** START OF Supplied information **

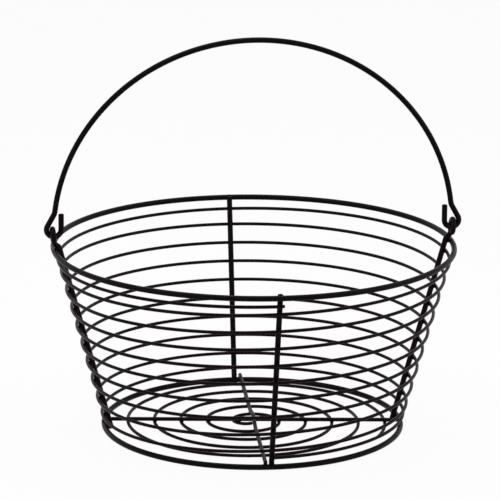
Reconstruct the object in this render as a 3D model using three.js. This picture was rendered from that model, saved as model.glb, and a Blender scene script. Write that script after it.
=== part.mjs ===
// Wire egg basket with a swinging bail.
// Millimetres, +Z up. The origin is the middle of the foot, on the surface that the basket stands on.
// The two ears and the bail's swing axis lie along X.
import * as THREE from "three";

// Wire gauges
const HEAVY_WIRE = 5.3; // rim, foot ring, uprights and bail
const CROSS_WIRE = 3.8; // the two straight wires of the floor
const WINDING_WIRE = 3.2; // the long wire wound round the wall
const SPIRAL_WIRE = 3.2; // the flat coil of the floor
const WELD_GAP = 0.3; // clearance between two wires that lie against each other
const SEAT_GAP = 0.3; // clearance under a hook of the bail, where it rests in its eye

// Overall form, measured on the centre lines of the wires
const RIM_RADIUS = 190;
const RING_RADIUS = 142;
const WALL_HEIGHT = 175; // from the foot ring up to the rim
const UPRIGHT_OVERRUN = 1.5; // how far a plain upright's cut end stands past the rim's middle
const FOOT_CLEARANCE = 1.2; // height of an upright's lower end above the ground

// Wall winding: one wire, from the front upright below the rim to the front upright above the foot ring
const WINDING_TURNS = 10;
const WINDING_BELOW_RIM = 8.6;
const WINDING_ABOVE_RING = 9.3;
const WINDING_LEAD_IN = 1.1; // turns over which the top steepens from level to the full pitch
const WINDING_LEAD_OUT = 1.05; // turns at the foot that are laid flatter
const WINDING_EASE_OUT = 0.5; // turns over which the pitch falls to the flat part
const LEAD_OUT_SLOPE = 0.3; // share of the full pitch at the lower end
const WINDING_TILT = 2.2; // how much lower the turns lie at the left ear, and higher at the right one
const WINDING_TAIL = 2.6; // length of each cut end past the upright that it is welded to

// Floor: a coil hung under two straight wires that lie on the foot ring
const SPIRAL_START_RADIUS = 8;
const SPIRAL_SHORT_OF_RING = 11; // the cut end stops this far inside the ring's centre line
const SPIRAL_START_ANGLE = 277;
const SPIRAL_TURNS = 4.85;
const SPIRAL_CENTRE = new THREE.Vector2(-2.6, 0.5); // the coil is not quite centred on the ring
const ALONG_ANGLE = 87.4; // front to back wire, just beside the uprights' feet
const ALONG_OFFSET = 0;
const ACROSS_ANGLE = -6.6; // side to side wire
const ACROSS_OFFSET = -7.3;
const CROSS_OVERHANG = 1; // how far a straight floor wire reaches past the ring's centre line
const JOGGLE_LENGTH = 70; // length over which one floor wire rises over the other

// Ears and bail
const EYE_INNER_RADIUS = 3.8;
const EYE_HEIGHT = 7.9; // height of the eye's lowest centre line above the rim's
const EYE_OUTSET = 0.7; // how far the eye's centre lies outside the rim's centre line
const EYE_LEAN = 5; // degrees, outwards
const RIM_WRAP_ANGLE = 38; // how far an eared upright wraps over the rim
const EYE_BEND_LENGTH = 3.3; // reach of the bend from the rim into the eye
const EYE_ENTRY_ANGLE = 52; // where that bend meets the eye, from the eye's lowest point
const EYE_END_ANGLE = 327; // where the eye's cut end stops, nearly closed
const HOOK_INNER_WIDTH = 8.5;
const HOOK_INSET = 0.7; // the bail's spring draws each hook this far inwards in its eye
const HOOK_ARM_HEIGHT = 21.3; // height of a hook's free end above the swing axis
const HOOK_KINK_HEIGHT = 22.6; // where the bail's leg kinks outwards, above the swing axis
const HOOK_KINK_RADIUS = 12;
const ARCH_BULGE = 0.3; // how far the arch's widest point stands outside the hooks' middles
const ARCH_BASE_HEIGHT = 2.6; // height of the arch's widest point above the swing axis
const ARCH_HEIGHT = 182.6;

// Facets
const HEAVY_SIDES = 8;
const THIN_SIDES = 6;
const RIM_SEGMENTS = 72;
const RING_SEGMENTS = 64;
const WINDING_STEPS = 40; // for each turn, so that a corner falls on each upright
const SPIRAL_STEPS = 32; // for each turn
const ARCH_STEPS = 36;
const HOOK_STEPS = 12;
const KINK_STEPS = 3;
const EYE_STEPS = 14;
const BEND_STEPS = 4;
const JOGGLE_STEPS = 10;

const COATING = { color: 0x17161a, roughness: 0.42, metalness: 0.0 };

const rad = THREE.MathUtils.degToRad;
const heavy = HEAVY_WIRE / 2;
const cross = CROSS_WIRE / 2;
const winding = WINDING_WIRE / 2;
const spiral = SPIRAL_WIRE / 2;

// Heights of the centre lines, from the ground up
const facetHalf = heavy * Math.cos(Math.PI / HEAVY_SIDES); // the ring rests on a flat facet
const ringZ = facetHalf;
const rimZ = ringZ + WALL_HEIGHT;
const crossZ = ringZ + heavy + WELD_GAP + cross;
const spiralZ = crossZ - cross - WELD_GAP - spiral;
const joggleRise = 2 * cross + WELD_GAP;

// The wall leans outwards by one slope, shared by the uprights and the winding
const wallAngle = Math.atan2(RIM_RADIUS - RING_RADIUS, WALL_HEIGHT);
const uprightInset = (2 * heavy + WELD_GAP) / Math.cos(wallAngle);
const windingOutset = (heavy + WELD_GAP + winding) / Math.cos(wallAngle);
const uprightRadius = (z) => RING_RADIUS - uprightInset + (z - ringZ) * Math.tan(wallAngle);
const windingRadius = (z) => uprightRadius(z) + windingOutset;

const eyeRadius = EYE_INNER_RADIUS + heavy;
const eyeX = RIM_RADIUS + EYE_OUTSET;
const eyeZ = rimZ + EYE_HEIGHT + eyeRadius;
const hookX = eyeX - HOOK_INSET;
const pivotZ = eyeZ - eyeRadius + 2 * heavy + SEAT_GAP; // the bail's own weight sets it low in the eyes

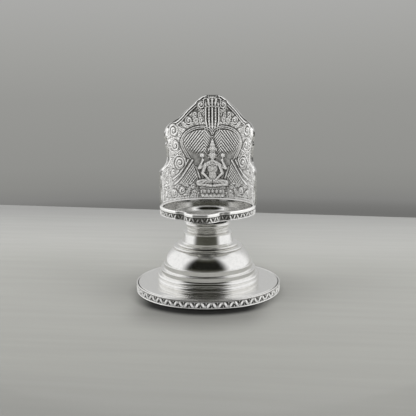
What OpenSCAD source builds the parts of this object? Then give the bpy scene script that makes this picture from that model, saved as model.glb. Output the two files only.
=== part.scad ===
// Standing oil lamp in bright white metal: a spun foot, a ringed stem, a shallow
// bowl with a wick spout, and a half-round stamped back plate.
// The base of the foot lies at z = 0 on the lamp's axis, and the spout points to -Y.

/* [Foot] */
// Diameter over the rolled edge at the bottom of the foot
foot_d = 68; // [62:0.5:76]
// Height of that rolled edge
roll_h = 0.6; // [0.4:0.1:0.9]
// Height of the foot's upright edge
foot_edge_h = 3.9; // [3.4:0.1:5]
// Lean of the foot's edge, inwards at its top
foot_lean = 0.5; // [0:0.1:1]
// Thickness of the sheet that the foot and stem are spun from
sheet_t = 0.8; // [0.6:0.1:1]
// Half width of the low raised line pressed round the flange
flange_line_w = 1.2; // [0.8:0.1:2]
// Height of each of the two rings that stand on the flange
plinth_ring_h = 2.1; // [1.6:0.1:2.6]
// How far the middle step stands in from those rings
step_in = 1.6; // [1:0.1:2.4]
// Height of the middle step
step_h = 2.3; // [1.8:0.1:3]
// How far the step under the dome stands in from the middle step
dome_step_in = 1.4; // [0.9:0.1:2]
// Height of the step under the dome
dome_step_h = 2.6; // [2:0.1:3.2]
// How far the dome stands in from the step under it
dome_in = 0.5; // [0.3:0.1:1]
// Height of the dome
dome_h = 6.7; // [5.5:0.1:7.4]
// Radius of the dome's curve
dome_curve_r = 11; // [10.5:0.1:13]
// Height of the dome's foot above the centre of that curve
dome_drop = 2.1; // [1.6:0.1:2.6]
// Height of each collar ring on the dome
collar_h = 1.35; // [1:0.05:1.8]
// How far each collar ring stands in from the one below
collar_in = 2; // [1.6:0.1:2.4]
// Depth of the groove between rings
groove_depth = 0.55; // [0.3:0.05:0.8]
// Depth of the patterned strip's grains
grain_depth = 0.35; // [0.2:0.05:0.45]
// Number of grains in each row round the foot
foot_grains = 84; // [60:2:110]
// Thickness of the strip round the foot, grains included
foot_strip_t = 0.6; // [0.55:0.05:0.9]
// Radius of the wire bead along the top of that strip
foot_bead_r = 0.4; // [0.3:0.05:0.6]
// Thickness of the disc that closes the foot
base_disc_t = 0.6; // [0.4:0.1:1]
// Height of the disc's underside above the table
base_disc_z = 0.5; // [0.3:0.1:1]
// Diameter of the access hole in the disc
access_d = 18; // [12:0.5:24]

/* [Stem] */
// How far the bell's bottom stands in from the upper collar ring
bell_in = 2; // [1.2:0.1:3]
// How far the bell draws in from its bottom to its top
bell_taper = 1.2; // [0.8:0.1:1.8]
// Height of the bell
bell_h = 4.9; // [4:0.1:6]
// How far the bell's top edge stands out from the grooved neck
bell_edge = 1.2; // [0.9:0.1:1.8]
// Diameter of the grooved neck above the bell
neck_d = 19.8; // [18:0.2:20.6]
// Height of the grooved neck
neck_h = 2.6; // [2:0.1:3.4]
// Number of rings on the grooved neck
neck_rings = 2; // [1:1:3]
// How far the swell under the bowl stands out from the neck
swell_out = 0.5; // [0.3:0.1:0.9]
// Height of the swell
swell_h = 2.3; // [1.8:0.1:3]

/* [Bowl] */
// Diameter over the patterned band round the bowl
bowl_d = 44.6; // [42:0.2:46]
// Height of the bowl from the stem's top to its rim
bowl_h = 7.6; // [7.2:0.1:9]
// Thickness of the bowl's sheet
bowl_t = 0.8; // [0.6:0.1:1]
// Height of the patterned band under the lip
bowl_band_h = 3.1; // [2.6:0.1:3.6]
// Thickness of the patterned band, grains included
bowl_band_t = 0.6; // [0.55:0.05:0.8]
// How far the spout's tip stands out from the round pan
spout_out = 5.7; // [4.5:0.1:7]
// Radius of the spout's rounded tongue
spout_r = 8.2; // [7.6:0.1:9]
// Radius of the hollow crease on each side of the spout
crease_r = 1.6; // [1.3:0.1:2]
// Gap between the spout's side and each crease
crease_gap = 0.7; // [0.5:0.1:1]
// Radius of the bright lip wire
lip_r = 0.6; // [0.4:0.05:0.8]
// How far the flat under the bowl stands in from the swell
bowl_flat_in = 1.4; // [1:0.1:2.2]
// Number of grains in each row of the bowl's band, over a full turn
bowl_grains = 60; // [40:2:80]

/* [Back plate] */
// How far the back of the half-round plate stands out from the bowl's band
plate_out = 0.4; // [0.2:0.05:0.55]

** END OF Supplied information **

What you should do → Reproduce exactly, and only, the lines from the start of the entries through the one that contains "const FOOT_CLEARANCE = 1.2;".

Exercise output →
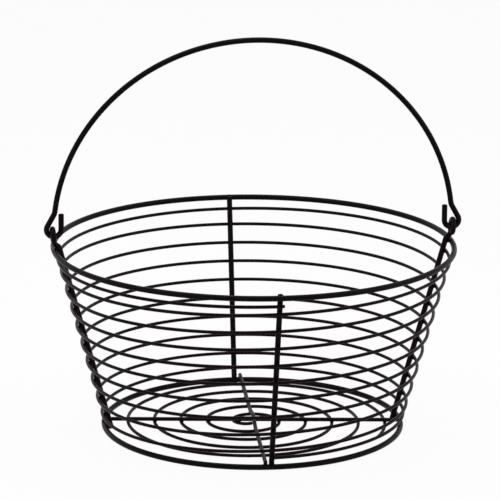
Reconstruct the object in this render as a 3D model using three.js. This picture was rendered from that model, saved as model.glb, and a Blender scene script. Write that script after it.
=== part.mjs ===
// Wire egg basket with a swinging bail.
// Millimetres, +Z up. The origin is the middle of the foot, on the surface that the basket stands on.
// The two ears and the bail's swing axis lie along X.
import * as THREE from "three";

// Wire gauges
const HEAVY_WIRE = 5.3; // rim, foot ring, uprights and bail
const CROSS_WIRE = 3.8; // the two straight wires of the floor
const WINDING_WIRE = 3.2; // the long wire wound round the wall
const SPIRAL_WIRE = 3.2; // the flat coil of the floor
const WELD_GAP = 0.3; // clearance between two wires that lie against each other
const SEAT_GAP = 0.3; // clearance under a hook of the bail, where it rests in its eye

// Overall form, measured on the centre lines of the wires
const RIM_RADIUS = 190;
const RING_RADIUS = 142;
const WALL_HEIGHT = 175; // from the foot ring up to the rim
const UPRIGHT_OVERRUN = 1.5; // how far a plain upright's cut end stands past the rim's middle
const FOOT_CLEARANCE = 1.2; // height of an upright's lower end above the ground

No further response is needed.